Informed by its experience administering Order No. 841, FERC issued Order No. 2222, a sweeping order that mandates reforms intended to facilitate the participation of distributed energy resource (DER) aggregations, which can include various storage resources, in the wholesale market. As in Order No. 841, FERC mandated that ISOs/RTOs create or modify their wholesale market participation models to establish DER aggregators as a discrete market participant category and accommodate the participation of DER aggregators under one or more participation models. The ISOs/RTOs will have broad discretion to craft the models so long as they satisfy the criteria set forth in Order No. 2222.
These orders present a major change in the administration of wholesale markets. The Commission found in Order No. 841 that requiring RTO/ISO markets to value electric storage resources as both supply and demand improves the market participation opportunities for those resources.
Moreover, the Commission believes the new reforms will improve market efficiency by enabling RTOs/ISOs to dispatch electric storage resources in accordance with the highest-value service they are capable of providing at that time, thereby better reflecting the value of storage as a marginal resource.
Order No. 2222 builds on those reforms by validating FERC’s view that DERs can and should be able to realize their full value and, in turn, capture their entire value stack.
Generator Co-Location
Domestic electricity demand continues to surge, driven in part by large electricity customers such as data centers. These large customers often require vast amounts of energy to power advanced computing needs for cloud services, artificial intelligence applications, and data storage and are increasingly looking toward co-locating their facilities “behind the meter” alongside generators. Co-located configurations for large commercial or industrial electric power users are not uncommon, but the growth trend for data centers has placed a new spotlight on the grid and supply issues related to generator co-location. FERC convened a technical conference in late 2024 to evaluate these issues, including grid reliability, customer affordability, and cost allocation.
Energy storage, with its versatile applications as a simultaneous load, generation, and ancillary service resource, is poised to provide flexibility to large electricity customers that seek to pursue co-location configurations. For example, energy storage can alleviate some of the immense back-up power needs for behind the meter data center configurations, thereby limiting the need for a data center operator to rely on the grid and increasing the operator’s ability to be a “flexible” load. Data centers may also consider developing microgrid campuses that combine intermittent low- or zero-carbon clean energy with battery storage to be self-sufficient in lieu of paying for the costly and time-consuming transmission upgrades needed to power their facilities.
QF Status
Developers should be mindful of how they intend to observe size caps for federal regulatory status under the Public Utility Regulatory Policies Act of 1978 (PURPA), whether the project is a standalone energy storage resource or a conventional renewable energy facility paired with an energy storage resource. PURPA entitles qualifying facilities (QFs) to relief from certain regulatory burdens and requires incumbent utilities to purchase power from QFs directly or indirectly interconnected to their system. While the “must buy” obligation provides a major financial benefit to QFs, it has historically been a source of contention for utilities that are obligated to curtail or forgo other sources of energy in favor of the QFs.

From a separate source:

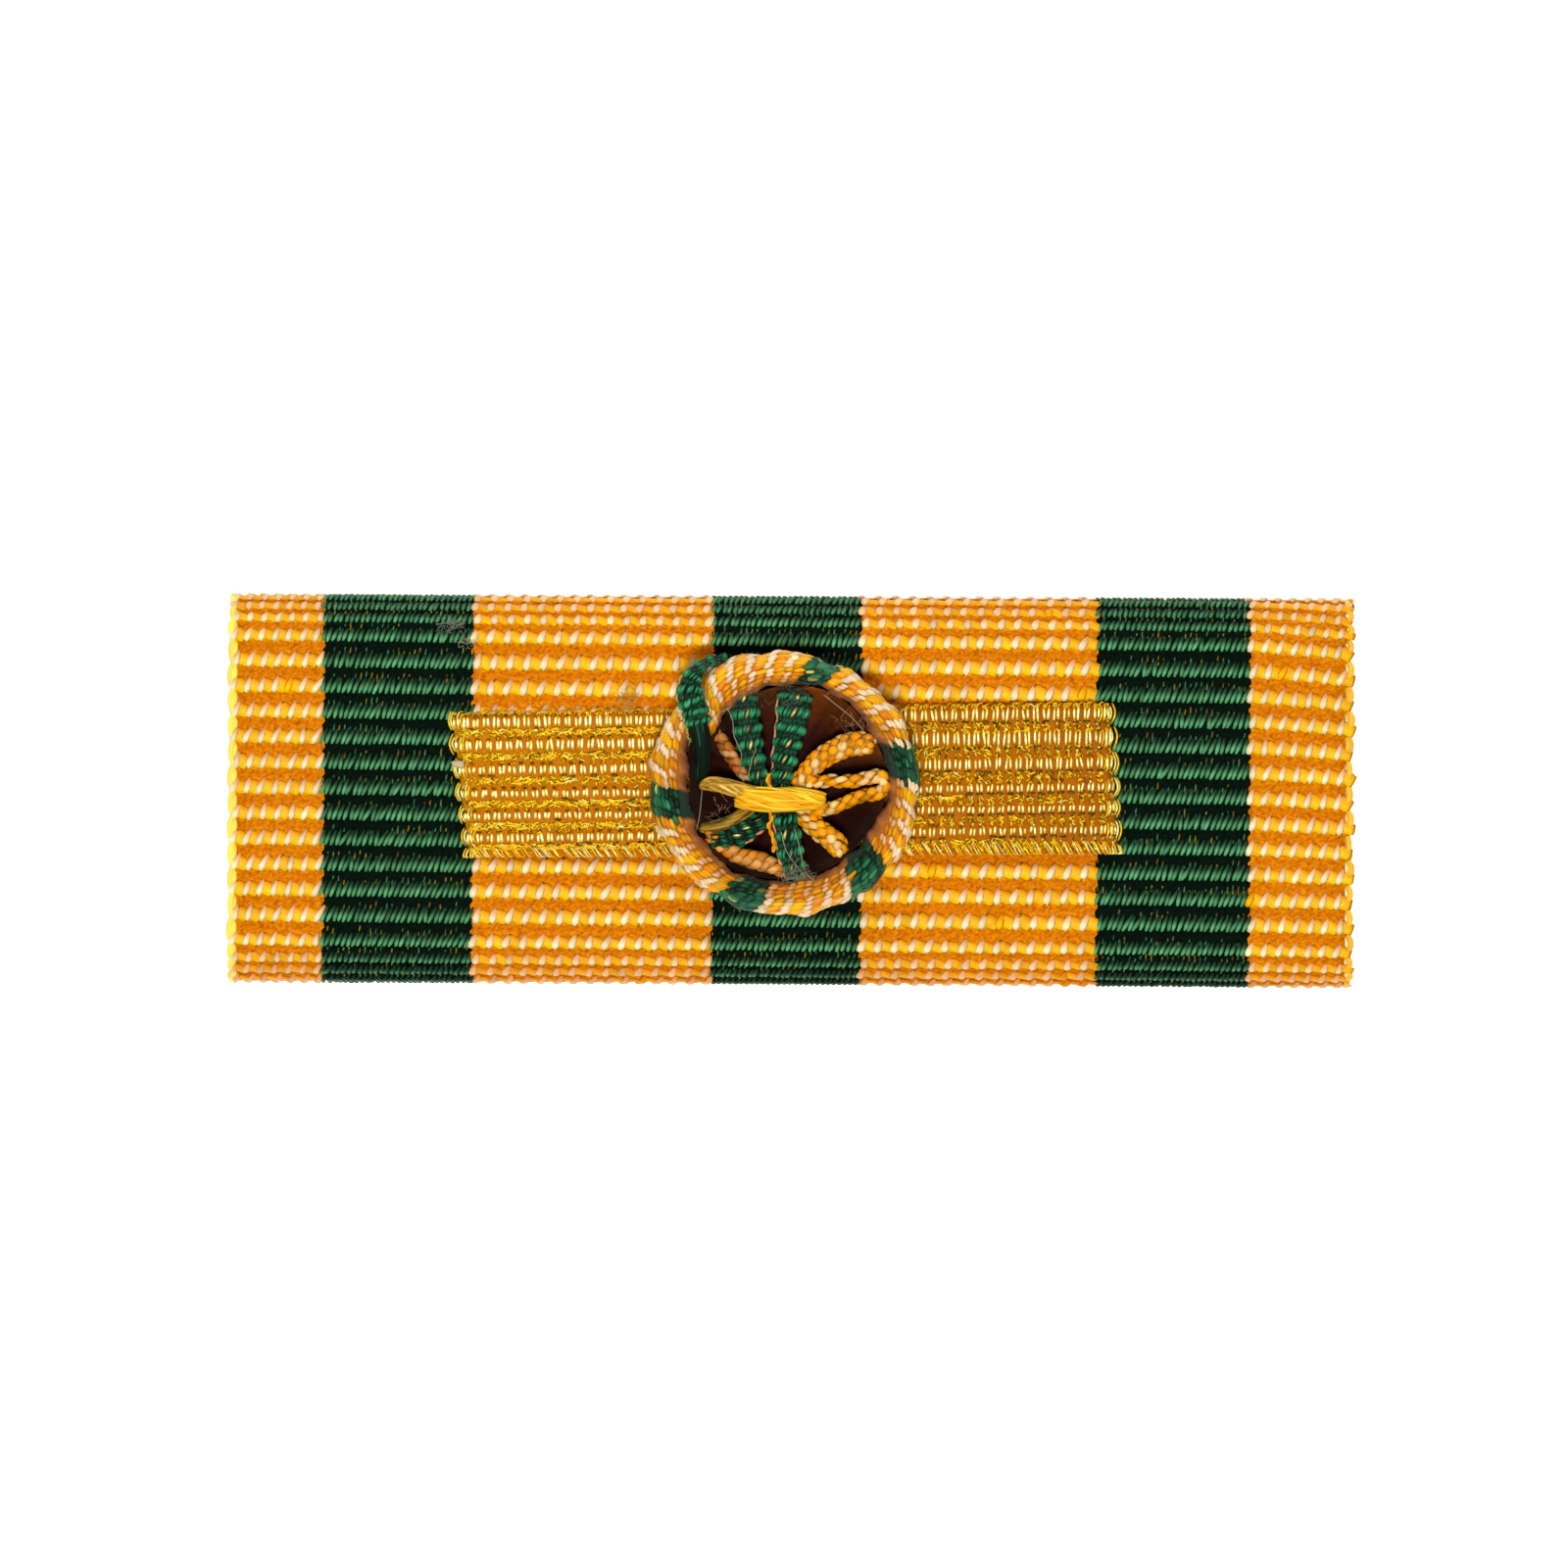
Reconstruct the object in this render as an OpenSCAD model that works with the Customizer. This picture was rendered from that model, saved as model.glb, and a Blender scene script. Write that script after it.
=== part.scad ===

Not just any renewable facility can qualify as a QF. Among other requirements, a qualifying small power production (i.e., renewable) facility may not exceed 80 MW (measured as net alternating current (AC)). FERC and the US Court of Appeals for the DC Circuit recently addressed this limitation in the Broadview proceeding, concluding that a hybrid solar-plus-storage facility with a nameplate capacity above the 80 MW limit can nevertheless qualify as a QF if its output to the grid does not exceed that cap.[2]The facility at issue in Broadview comprises a solar array that can produce 160 MW and a battery that can store 50 MW, paired with a bank of AC inverters limiting the output of the facility delivered to the grid to 80 MW.
Under FERC’s preexisting “send out” policy, first articulated in Occidental Geothermal, Inc.,[3] FERC considers a facility’s “power production capacity” to be its total output instead of the nameplate capacity of its individual subcomponents. This would mean the hybrid facility could qualify as a QF because its total output was limited by design to be no more than 80 MW.
FERC initially declined to extend that policy to the hybrid facility, but then reversed on rehearing and found that the facility was a QF after all. The DC Circuit affirmed FERC’s position, finding that FERC’s “send out” approach is a reasonable interpretation of the statute’s 80 MW requirement. However, the US Supreme Court reversed the DC Circuit as part of a spate of orders directing lower courts to reconsider their holdings following the Court’s Loper Bright and Relentless decisions, which overruled the longstanding Chevron doctrine that required courts to defer to an agency’s reasonable interpretation of a statute it administers when the statute was unclear or ambiguous.[4]
As of this writing, the DC Circuit has not yet taken action following the Supreme Court’s reversal, prolonging uncertainty for developers navigating PURPA’s size requirement. The outcome of this case could have wide-ranging implications for co-located and hybrid storage resources.
Following a series of grid reliability events involving nonsynchronous generators observed by the North American Electric Reliability Corporation (NERC), FERC has issued a series of orders targeting reliability-related requirements for inverter-based resources (IBRs). FERC considers IBRs to include all generation resources that connect to the electric power system using power electronic devices that change direct current (DC) power produced by a resource to AC power, including battery storage resources.
FERC’s orders are intended to ensure that IBRs are configured and operated in a manner that enhances grid reliability in accordance with NERC Reliability Standards. While some IBRs meet the appropriate size thresholds and are already subject to the Reliability Standards, the revisions will likely expand that scope to cover more IBRs.
In late 2023, FERC issued Order No. 901 directing NERC to develop or modify reliability standards specifically to address reliability concerns attributable to IBRs in four areas:
As required by Order No. 901, NERC developed the first two of the expected suite of IBR-related reliability standards, which FERC proposed to adopt through the issuance of a notice of proposed rulemaking (NOPR) in December 2024. The NOPR proposes to approve rules covering the ability of IBRs to “ride through” frequency and voltage excursions like faults on the transmission system. NERC will continue to file the remaining reliability standards directed by Order No. 901 through late 2026.